Still, it bothered her to watch other people her age nonchalantly swimming laps. Why couldn’t she do that? She and Phyllis talked each other into taking lessons.

“The instructor had us stand in three-foot water and float on our stomachs, and I was terrified,” Shirley says of the first lesson. “We wanted to use the noodles, but she would not allow us to. She said we’d become dependent. We had to keep practicing and practicing. Once I almost drowned. I still made myself do it.”

Eventually she worked up enough courage to venture into five-foot water. Then she paddled into the nine-foot deep end. At last she swam an entire lap. Two months later, she swam a mile.

I asked Shirley, now 87, where she gets her determination. “I am very strong in my Lord,” she says. “I depend on him for everything. You need spiritual strength to keep going.”

A homemade muffin helps too. Sue honored her bet and even made an extra lemon poppy seed muffin for Phyllis.

“That muffin tasted pretty sweet,” Shirley says.

Dave Jackson on-stage
Dave Jackson (right) with
daughter Emily

Dave Jackson
Fishers, Indiana

About five minutes after I started talking to Dave Jackson, he was telling me about his laboratory work for pharmaceutical company Eli Lilly and Co. I lost track when he got to the part about developing “systems to monitor the assay.”

Dave is even-tempered, measured, precise. “I have always been in the chemistry lab,” he says. “I love doing science. The lab fit my personality.”

Shortly after Dave retired, his 31-year-

old daughter, Emily, asked him an unexpected question: “Hey, Dad, would you be interested in trying out for a play?”

Emily had been cast in an Agatha Christie play at the community theater. She worked for an insurance company but acted in her spare time. Dave and his wife, Leanne, lived nearby.

Dave’s answer was equally unexpected: “Sure, why not?”

It wasn’t just Dave’s chemistry background that made acting a surprise. A few months earlier, Dave had been diagnosed with pancreatic cancer. The cancer was a less aggressive form, but he had a monthly treatment regimen to stop the growth of tumors and manage secondary symptoms. (As you might expect, Dave described this treatment in great scientific detail.)

Why audition? He had done some acting in high school. When his kids were younger, he’d appeared in a few homemade plays for a church fund-raiser.

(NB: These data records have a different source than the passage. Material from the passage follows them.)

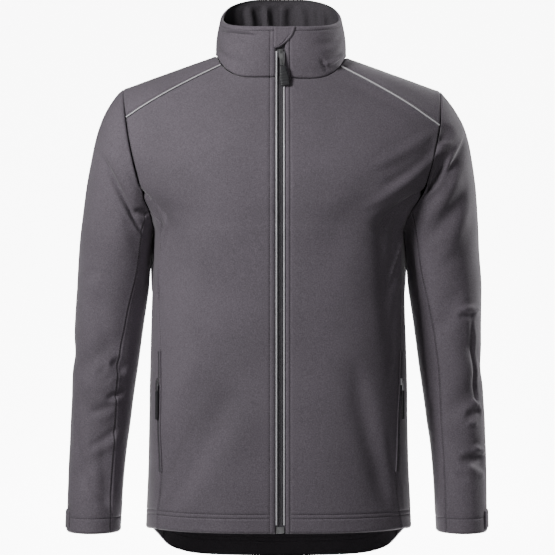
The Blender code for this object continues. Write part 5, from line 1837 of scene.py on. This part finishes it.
def backdrop():
    """A pale sheet that curves from the floor up into the wall."""
    rows = []
    radius = 0.6
    for y in (FLOOR_FRONT_Y, WALL_Y - radius):
        rows.append((y, FLOOR_Z))
    for turn in np.linspace(0, math.pi / 2, 13)[1:]:
        rows.append((WALL_Y - radius + radius * math.sin(turn), FLOOR_Z + radius * (1 - math.cos(turn))))
    rows.append((WALL_Y, WALL_TOP_Z))
    vertices = [(x, y, z) for y, z in rows for x in (-BACKDROP_HALF, BACKDROP_HALF)]
    faces = [(2 * i, 2 * i + 1, 2 * i + 3, 2 * i + 2) for i in range(len(rows) - 1)]
    look = Look("backdrop")
    look.set(Base_Color=(0.92, 0.92, 0.92, 1), Roughness=0.95, Specular_IOR_Level=0.0)
    look.set(Emission_Color=(1, 1, 1, 1), Emission_Strength=BACKDROP_GLOW)
    made = add_mesh("backdrop", vertices, faces, look.made, 0)


def aimed(made, target):
    direction = [t - p for t, p in zip(target, made.location)]
    made.rotation_euler = (
        math.atan2(math.hypot(direction[0], direction[1]), -direction[2]),
        0,
        math.atan2(direction[1], direction[0]) - math.pi / 2,
    )


def light(name, place, target, size, power):
    data = bpy.data.lights.new(name, "AREA")
    data.shape = "RECTANGLE"
    data.size, data.size_y = size
    data.energy = power
    made = bpy.data.objects.new(name, data)
    made.location = place
    aimed(made, target)
    bpy.context.scene.collection.objects.link(made)


def world(strength):
    made = bpy.data.worlds.new("studio")
    made.use_nodes = True
    background = made.node_tree.nodes["Background"]
    background.inputs["Color"].default_value = (1, 1, 1, 1)
    background.inputs["Strength"].default_value = strength
    bpy.context.scene.world = made


def camera():
    data = bpy.data.cameras.new("camera")
    data.lens = CAMERA_LENS
    data.sensor_width = CAMERA_SENSOR
    data.clip_end = 50
    made = bpy.data.objects.new("camera", data)
    made.location = CAMERA_PLACE
    made.rotation_euler = (math.pi / 2, 0, 0)
    bpy.context.scene.collection.objects.link(made)
    bpy.context.scene.camera = made


backdrop()
world(0.07)
light("key", (-1.4, -1.45, 0.8), (0, 0, -0.2), (0.6, 0.6), 44)
light("fill", (1.0, -2.4, -0.7), (0.1, 0, -0.4), (0.8, 0.8), 7)
light("rim", (1.75, 1.0, 0.4), (0.28, 0, -0.2), (0.3, 0.8), 36)
camera()
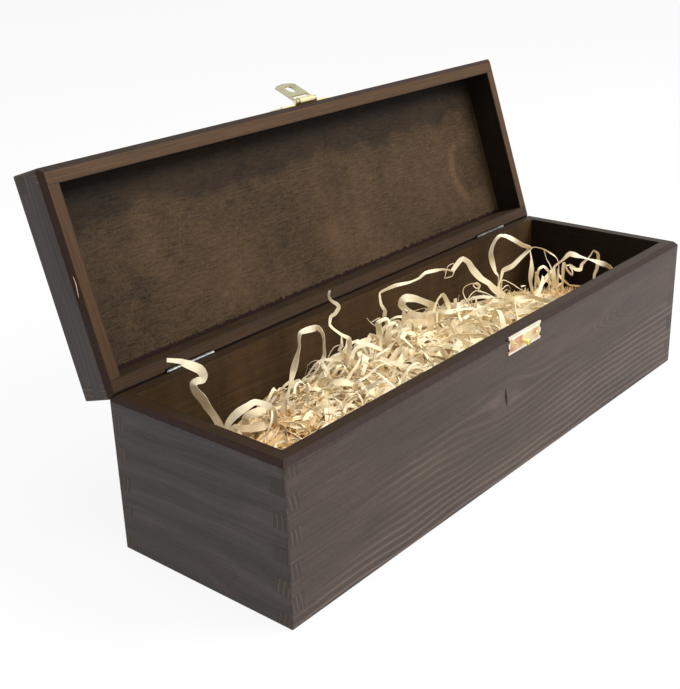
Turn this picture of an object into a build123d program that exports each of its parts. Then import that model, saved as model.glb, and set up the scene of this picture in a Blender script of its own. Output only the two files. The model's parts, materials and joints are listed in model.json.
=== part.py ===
"""A finger-jointed wooden bottle box with a hinged lid, a hasp latch and a bed of wood wool.

The long sides run along X, the front faces -Y, and Z is up. The origin is the middle of the
underside. The lid is drawn shut, then turned open about the hinge axis, as it stands at rest.
"""
from build123d import *
import os
from math import radians, sqrt, tan

# ---- case and lid ------------------------------------------------------------------------
case_length = 360.0         # outside, along X
case_width = 108.0          # outside, along Y
board = 8.5                 # thickness of the solid boards
finger_pitch = 8.0          # height of one box-joint finger
base_fingers = 10           # fingers in the height of the base
lid_fingers = 3             # fingers in the height of the lid, before it was sawn off
saw_kerf = 3.0              # wood lost where the glued box was sawn in two
rim_chamfer = 2.4           # outer edge of both rims
rim_gap = 0.3               # between the two rims when the lid is shut
corner_ease = 1.2           # upright corners
edge_ease = 0.8             # outer edges of the underside and of the lid's top
panel_thickness = 3.5       # plywood bottom and lid panel
rabbet_width = 4.0          # ledge that holds a panel, measured in from the board's inner face

base_height = base_fingers * finger_pitch
lid_height = lid_fingers * finger_pitch - saw_kerf
lid_bottom = base_height + rim_gap
lid_top = lid_bottom + lid_height
front_face = -case_width / 2
back_face = case_width / 2
inner_length = case_length - 2 * board
inner_width = case_width - 2 * board

# ---- hinges --------------------------------------------------------------------------------
open_angle = 108.0          # lid at rest, from shut
stop_slack = 5.0            # degrees from there until the chamfered back edges meet
hinge_end_margin = 49.0     # from each end of the case to the middle of a hinge
hinge_length = 30.0
leaf_height = 13.0          # down the back face, from the chamfer
leaf_thickness = 0.8
knuckles = 5                # odd: the base leaf has one more than the lid leaf
knuckle_gap = 0.2           # between neighbouring knuckles
barrel_radius = 1.3
hinge_pin_radius = 0.6
pin_fit = 0.05              # radial clearance of every pin, screw and nail in its hole
barrel_clearance = 0.3      # round the barrel in its seat in the wood
pin_head_radius = 0.95
pin_head_length = 0.4
screw_spacing = 18.0        # between the two screws of a leaf
screw_shank_radius = 0.75
screw_length = 6.0
screw_head_radius = 1.7
screw_head_height = 0.8
screw_head_round = 0.56
screw_slot_width = 0.45
screw_slot_depth = 0.35

# The chamfered edges meet at the hinge's full opening, which sets how far in the axis lies.
edge_drop = rim_chamfer + rim_gap / 2
hinge_inset = edge_drop / tan(radians(open_angle + stop_slack) / 2)
hinge_y = back_face - hinge_inset
hinge_z = base_height + rim_gap / 2
hinge_axis = Axis((0, hinge_y, hinge_z), (1, 0, 0))

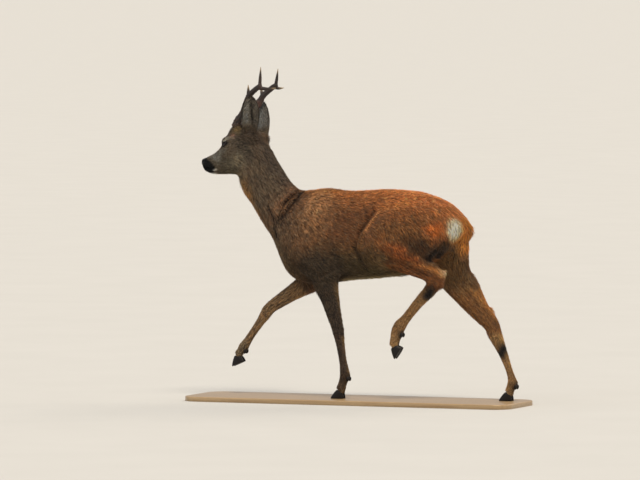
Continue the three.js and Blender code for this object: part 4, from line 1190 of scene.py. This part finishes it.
root, root_out, root_stream = at_roots(skin_points), unit(at_roots(faces_out)), unit(at_roots(stream))
root_coat, root_tone = at_roots(coat), at_roots(tone)
root_ear = at_roots(is_ear.astype(float)) > 0.5

# %% Their shape
ROOT_SUNK = 0.6  # millimetres
BEND_LENGTH, BEND_DEPTH, BEND_WIDTH = 0.42, 0.72, 0.75  # shares of a tuft's own length, depth and width


def spikes(root, out, stream, coat, rng):
    """The seven points of each tuft: three across the root, three across the bend and the tip, which
    lies the rest of the length on, a little higher or lower and a little aside. The middle of the upper
    side stands up as a ridge."""
    count = len(root)
    sway = rng.normal(0, 0.16, count)[:, None]
    side = np.cross(out, stream)
    stream = unit(stream + sway * side)
    side = np.cross(out, stream)
    depth, length, width = (coat[:, k] * rng.uniform(low, high, count) for k, low, high in
                            ((0, .65, 1.1), (1, .75, 1.25), (2, .75, 1.25)))
    depth, length, half = depth[:, None], length[:, None], width[:, None] / 2
    foot = root - out * ROOT_SUNK
    bend = root + stream * length * BEND_LENGTH + out * depth * BEND_DEPTH
    tip = (root + stream * length * 0.95 + out * depth * rng.uniform(0.6, 1.15, count)[:, None]
           + side * length * rng.normal(0, 0.07, count)[:, None])
    ridge = out * half * 0.55
    return np.stack([foot - side * half, foot + ridge, foot + side * half, bend - side * half * BEND_WIDTH,
                     bend + ridge * 0.8, bend + side * half * BEND_WIDTH, tip], 1)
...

There was also the benefit of spending more time with Emily. The two saw each other mostly on Sunday evenings, when Dave dropped by Emily’s apartment for a weekly movie night. The two of them like the kind of action movies that Leanne “isn’t into,” Dave says.

But there was something deeper. The 66-year-old says throughout his life, and especially after the cancer diagnosis, he has felt that “God wants me to learn something. He’s trying to teach me.”

For Dave, life is for learning. School, work, marriage, fatherhood, church, retirement, cancer—each milestone is a chapter in God’s unfolding story. In Dave’s view, openness to new experiences, even something as offbeat as acting, is staying alert to God’s teaching.

Dave landed the role of Constable Jones, who has four lines and finds what turns out to be a vital clue. He and Emily rehearsed during the drive to and from the theater. Dave got to watch his daughter shine onstage. His theater friends rallied around him as he underwent treatment. He has since acted in one more play and plans to audition for another this summer.

Dave says acting has deepened his relationship with Emily—and with God. “I feel as if God’s not done with me yet,” he says. “I’m still around and, in the meantime, getting lessons about love.”